I really enjoyed working with Kitty and Jeannie from Hong Kong Archives Society. They were both really helpful, open and knowledgable. It was really interesting to see them documenting the workshop with photographing as a part of archiving the event. With archives they have a practice of documenting everything and it is something that I need to learn to do better, to take more photos of my workshops. I get really caught up with teaching that I forget to document.
We had a group of students that are all interested in preservation but with varying degrees of knowledge. It is always a challenge to know what level and how to manage a class with a range of students. In other workshops I have had students that are there to just pass time so it's harder to really gauge their interest and really teach them fundamentals about what I do.
My approach was different to my previous workshops as we had more time and I also wanted to teach them skills rather than really to just make the enclosure. I went into details about materials, grain direction, how to use the tools, how to glue and cut properly. There are small things that really make a difference. The students asked me how to cut board without fraying the edges of the board, it seems like a simple question but it takes practice for them to cut properly. When cutting board you have to make sure that your cutting knife is perpendicular to the board and not have it at an angle.
I also went into details to teach them about how to think about the work they are doing. It takes a lot of planning and trials to actually get a box to fit well. For the class I made a box for a particular book and set the size to fit this book. Even when you go to a workshop like this and you manage to make a boxy need to learn about how it applies to another book, document or object. So my main goal was for them to be able to learn to cut precisely and also to be able to understand how to think about how much space to leave for the hinges.
The photo above shows the boards on the covering backcloth and how it should be laid out. Some students struggled with which board goes in which position and also not remembering which way the grain runs for the board and the cloth. These might seem like minor issues, but then I have seen books and enclosures that do not fit and also warp because the person making it did not take these things into account.

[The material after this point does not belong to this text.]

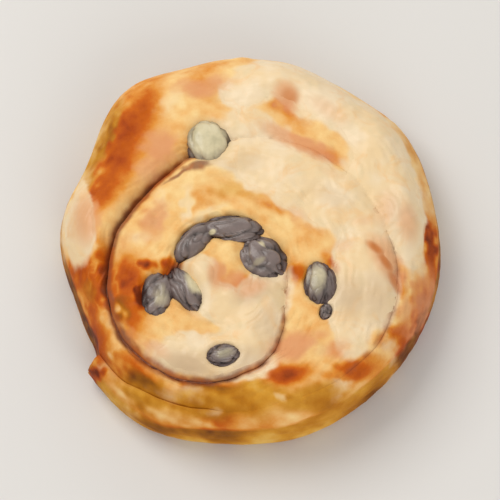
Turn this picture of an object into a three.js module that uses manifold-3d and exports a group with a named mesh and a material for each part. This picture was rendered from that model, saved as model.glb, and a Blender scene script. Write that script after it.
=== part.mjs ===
// A pain aux raisins: one strip of laminated dough rolled round a line of filling and baked lying
// flat, with raisins in its seam and sugar icing poured over the top.
// Millimetres, +Z up. The origin is on the ground under the middle of the bun's box. Seen from
// above, the seam runs counter-clockwise from the loose end of the strip to the heart.
import * as THREE from 'three';
import { mergeVertices } from 'three/addons/utils/BufferGeometryUtils.js';
import Module from 'manifold-3d';

const wasm = await Module();
wasm.setup();

// The bun's outline: its radius about the bun's middle, once every OUTLINE_STEP degrees,
// counter-clockwise from the loose end and all the way round to where that end lies on the wall
const OUTLINE_START = 217.5;
const OUTLINE_STEP = 22.5;
const OUTLINE_RADII = [
  50.5, 51.8, 49.6, 49.0, 47.6, 47.0, 47.4, 47.6, 49.8,
  49.5, 51.5, 51.7, 52.7, 47.0, 47.6, 45.0, 45.6,
];

// The seam between neighbouring turns: its radius about the heart, once every eighth of a turn
const HEART = new THREE.Vector2(-7.6, -13);
const TAIL_BEARING = 208.6;
const SEAM_RADII = [
  33.4, 32.4, 35.2, 42.8, 43.4, 40.2, 31.2, 28.0,
  27.6, 26.9, 23.6, 16.9, 17.2, 16.2, 12.9, 10.8, 14.6,
];
const SEAM_STEPS_PER_TURN = 8;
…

In the end we didn't manage to finish making the enclosures and I felt really bad that the time was not better managed. It's hard to manage a class with people who have different experiences with working with their hands and it's always a challenge to know how much help to give each individual student and still have them be able to learn. I hope that even though the students didn't manage to finish their enclosures that they managed to learn about how to think about the way they work and be able to apply it to what they do.